In consequence of completely misunderstanding Mr. Neckar’s explanation of this illusion, Mr. Wheatstone has pronounced it to be erroneous, but there can be no doubt of its correctness; and there are various experiments by which the principle may be illustrated. By hiding with the finger one of the solid angles, or making it indistinct, by a piece of dimmed glass, or throwing a slight shadow over it, the other will appear foremost till the obscuring cause is removed. The experiment may be still more satisfactorily made by holding above the rhomboid a piece of finely ground-glass, the ground side being farthest from the eye, and bringing one edge of it gradually down till it touches the point A, the other edge being kept at a distance from the paper. In this way all the lines diverging from A will become dimmer as they recede from A, and consequently A will appear the most forward point. A similar result will be obtained by putting a black spot upon A, which will have the effect of drawing our attention to A rather than to X.
From these experiments and observations, it will be seen that the conversion of form, excepting in the normal case, depends upon various causes, which are influential only under particular conditions, such as the depth of the hollow or the height of the relief, the distance of the object, the sharpness of vision, the use of one or both eyes, the inversion of the shadow, the nature of the object, and the means used by the mind itself to produce the illusion.
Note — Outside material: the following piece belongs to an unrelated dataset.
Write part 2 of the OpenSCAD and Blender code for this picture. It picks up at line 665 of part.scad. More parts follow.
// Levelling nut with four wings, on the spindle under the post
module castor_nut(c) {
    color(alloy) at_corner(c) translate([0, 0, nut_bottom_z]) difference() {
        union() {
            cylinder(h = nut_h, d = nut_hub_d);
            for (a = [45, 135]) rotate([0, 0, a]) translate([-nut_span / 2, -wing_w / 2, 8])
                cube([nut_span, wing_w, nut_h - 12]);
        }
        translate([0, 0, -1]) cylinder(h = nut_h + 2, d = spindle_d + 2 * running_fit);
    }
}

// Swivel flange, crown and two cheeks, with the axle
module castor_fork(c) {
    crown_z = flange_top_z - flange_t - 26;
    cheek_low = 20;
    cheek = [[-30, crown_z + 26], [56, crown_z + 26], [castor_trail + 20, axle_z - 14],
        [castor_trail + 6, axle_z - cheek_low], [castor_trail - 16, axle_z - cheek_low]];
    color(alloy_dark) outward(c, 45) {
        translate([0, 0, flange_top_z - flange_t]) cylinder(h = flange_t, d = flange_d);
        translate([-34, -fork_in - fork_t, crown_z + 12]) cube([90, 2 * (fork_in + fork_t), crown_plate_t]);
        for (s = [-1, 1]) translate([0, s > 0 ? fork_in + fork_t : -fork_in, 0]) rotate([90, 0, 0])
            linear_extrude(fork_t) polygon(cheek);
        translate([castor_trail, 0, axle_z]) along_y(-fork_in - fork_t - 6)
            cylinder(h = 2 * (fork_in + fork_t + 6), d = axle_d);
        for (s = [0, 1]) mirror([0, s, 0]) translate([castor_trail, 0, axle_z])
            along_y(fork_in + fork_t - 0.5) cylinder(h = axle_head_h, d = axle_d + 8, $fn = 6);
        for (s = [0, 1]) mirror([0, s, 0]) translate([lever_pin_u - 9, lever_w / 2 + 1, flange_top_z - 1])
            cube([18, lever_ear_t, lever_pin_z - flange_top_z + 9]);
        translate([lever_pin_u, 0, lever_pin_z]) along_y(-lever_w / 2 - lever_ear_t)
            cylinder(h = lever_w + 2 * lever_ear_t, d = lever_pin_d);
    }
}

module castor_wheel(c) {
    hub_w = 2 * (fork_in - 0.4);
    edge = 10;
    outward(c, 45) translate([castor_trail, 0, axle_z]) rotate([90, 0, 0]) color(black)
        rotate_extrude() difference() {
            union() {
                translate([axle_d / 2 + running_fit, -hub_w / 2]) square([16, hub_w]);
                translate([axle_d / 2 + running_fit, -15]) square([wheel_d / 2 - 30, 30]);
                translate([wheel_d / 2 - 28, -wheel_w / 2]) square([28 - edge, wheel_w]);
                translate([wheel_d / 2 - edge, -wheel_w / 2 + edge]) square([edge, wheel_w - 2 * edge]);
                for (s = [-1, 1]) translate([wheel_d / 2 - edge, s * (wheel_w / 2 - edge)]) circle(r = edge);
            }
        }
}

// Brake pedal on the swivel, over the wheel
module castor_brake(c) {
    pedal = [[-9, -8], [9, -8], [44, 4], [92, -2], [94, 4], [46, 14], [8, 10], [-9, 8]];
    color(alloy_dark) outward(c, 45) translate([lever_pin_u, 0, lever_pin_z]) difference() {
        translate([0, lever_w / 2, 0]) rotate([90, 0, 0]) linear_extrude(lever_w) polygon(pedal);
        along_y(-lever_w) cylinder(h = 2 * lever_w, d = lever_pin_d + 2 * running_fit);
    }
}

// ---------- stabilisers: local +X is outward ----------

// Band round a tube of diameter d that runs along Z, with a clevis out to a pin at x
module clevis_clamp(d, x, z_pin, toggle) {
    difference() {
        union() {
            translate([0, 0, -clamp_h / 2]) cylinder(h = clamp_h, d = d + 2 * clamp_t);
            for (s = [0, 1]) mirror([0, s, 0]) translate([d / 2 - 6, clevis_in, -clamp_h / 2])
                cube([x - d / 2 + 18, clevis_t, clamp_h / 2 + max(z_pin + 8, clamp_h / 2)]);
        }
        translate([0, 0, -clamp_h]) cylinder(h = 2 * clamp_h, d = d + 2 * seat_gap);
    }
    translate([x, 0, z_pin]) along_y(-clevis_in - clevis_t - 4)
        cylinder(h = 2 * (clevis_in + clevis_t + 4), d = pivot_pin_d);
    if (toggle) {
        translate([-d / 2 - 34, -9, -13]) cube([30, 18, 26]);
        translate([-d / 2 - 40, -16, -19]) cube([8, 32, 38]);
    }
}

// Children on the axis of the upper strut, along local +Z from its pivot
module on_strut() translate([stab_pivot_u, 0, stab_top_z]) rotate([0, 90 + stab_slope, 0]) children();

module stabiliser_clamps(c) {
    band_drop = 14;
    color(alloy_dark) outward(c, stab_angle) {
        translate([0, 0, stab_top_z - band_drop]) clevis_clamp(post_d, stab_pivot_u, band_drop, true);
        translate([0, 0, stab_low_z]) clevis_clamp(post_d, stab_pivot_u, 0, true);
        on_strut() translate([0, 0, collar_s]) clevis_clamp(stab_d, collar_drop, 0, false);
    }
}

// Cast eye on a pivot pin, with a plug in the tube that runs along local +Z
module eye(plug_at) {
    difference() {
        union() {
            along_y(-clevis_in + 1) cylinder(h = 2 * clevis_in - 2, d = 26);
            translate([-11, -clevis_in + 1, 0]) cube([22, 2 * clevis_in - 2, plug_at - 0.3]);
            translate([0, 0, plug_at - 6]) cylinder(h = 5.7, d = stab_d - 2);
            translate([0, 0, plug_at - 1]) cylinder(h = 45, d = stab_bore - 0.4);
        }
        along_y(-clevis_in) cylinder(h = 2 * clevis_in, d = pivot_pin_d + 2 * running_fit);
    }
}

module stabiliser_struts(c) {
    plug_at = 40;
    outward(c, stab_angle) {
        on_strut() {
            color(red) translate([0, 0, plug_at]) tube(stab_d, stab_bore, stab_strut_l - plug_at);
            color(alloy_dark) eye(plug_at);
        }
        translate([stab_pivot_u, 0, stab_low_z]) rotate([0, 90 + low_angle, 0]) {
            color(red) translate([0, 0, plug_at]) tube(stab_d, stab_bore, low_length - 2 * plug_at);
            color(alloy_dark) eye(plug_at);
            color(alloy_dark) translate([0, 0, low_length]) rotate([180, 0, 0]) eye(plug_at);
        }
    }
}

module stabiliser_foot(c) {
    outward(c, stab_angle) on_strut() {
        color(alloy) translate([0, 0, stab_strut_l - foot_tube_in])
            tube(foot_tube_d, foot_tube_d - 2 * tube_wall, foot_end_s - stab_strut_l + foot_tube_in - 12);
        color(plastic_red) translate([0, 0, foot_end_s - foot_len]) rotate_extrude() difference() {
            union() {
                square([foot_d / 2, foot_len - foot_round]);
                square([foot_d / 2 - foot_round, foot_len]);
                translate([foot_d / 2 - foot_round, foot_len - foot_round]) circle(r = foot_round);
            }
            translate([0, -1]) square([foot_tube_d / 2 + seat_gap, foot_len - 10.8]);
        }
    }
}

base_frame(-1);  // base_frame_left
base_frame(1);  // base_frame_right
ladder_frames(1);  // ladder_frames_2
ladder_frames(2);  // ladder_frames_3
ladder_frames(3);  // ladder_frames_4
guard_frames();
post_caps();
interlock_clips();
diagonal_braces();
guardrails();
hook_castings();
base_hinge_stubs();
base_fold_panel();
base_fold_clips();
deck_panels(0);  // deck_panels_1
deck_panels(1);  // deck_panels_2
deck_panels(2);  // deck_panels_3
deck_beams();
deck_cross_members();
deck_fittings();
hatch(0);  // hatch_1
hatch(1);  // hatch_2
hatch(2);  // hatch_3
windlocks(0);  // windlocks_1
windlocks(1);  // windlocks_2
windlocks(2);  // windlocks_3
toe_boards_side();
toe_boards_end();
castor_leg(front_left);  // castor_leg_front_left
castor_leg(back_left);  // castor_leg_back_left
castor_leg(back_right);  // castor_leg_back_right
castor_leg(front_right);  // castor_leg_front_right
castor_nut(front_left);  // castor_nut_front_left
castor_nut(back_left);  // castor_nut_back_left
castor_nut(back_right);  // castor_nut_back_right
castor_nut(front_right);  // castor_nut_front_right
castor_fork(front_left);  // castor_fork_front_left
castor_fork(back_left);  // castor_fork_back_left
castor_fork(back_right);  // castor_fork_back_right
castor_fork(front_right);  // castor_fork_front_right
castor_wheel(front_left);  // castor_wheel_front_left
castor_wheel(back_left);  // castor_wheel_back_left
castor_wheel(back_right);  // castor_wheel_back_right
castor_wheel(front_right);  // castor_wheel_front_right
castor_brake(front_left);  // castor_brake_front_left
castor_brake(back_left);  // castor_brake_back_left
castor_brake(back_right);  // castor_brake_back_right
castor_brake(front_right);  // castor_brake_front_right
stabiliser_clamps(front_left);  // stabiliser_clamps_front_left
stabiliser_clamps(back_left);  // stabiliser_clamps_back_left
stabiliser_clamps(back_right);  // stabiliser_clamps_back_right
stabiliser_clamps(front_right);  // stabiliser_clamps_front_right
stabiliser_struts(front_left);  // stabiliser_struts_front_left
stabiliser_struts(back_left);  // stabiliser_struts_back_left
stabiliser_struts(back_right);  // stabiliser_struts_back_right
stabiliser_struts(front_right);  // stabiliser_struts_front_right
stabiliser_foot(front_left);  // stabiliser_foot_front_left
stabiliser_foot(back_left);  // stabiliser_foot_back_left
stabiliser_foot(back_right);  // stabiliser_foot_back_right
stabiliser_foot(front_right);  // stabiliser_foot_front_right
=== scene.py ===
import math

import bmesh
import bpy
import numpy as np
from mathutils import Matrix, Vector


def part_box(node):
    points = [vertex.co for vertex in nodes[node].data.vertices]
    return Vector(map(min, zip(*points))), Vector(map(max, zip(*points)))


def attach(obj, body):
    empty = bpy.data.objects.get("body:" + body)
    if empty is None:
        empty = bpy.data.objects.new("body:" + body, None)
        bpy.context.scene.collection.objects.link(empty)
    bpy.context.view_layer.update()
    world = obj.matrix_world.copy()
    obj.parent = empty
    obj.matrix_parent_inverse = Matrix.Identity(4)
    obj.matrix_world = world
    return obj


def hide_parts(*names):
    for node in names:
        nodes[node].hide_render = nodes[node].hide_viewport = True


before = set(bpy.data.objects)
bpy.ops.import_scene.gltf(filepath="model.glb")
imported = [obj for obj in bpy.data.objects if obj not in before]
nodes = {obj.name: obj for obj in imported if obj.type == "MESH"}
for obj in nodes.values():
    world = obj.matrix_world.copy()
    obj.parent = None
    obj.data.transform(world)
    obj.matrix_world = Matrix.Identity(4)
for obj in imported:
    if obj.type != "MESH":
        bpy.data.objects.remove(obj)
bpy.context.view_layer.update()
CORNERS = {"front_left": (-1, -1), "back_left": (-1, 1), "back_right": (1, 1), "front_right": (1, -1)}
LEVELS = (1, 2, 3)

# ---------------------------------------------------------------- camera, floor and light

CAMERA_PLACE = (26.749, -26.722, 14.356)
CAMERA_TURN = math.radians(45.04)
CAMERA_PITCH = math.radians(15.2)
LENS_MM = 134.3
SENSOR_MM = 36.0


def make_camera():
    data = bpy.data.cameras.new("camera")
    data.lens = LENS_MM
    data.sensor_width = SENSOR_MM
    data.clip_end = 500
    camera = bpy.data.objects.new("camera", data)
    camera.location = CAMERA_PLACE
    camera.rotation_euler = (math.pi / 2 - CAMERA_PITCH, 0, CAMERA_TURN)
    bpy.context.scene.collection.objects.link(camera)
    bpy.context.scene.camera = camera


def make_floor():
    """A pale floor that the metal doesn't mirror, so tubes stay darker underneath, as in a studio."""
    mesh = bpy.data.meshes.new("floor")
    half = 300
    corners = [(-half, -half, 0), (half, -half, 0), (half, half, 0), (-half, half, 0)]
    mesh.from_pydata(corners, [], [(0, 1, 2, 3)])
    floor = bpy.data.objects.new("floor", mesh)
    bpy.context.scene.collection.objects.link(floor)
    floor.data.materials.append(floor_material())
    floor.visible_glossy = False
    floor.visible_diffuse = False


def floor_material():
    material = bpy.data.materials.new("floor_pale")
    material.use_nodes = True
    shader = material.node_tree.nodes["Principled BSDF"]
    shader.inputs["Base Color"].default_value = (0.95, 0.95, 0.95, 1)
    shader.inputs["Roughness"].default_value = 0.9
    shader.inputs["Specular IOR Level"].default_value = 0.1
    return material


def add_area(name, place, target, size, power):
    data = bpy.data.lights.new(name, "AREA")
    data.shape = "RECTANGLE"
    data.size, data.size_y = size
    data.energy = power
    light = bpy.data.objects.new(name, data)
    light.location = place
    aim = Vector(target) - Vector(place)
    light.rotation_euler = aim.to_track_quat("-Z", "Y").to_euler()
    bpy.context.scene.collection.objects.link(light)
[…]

In the normal case, where the cavity or convexity is shadowless, and upon an extended surface, and where inverted vision is used, the conversion depends solely on the illusion, which it is impossible to resist, that the side of the cavity or elevation next the eye is actually farthest from it, an illusion not produced by inversion, but by a false judgment respecting the position of the surface in which the cavity is made, or upon which it rests.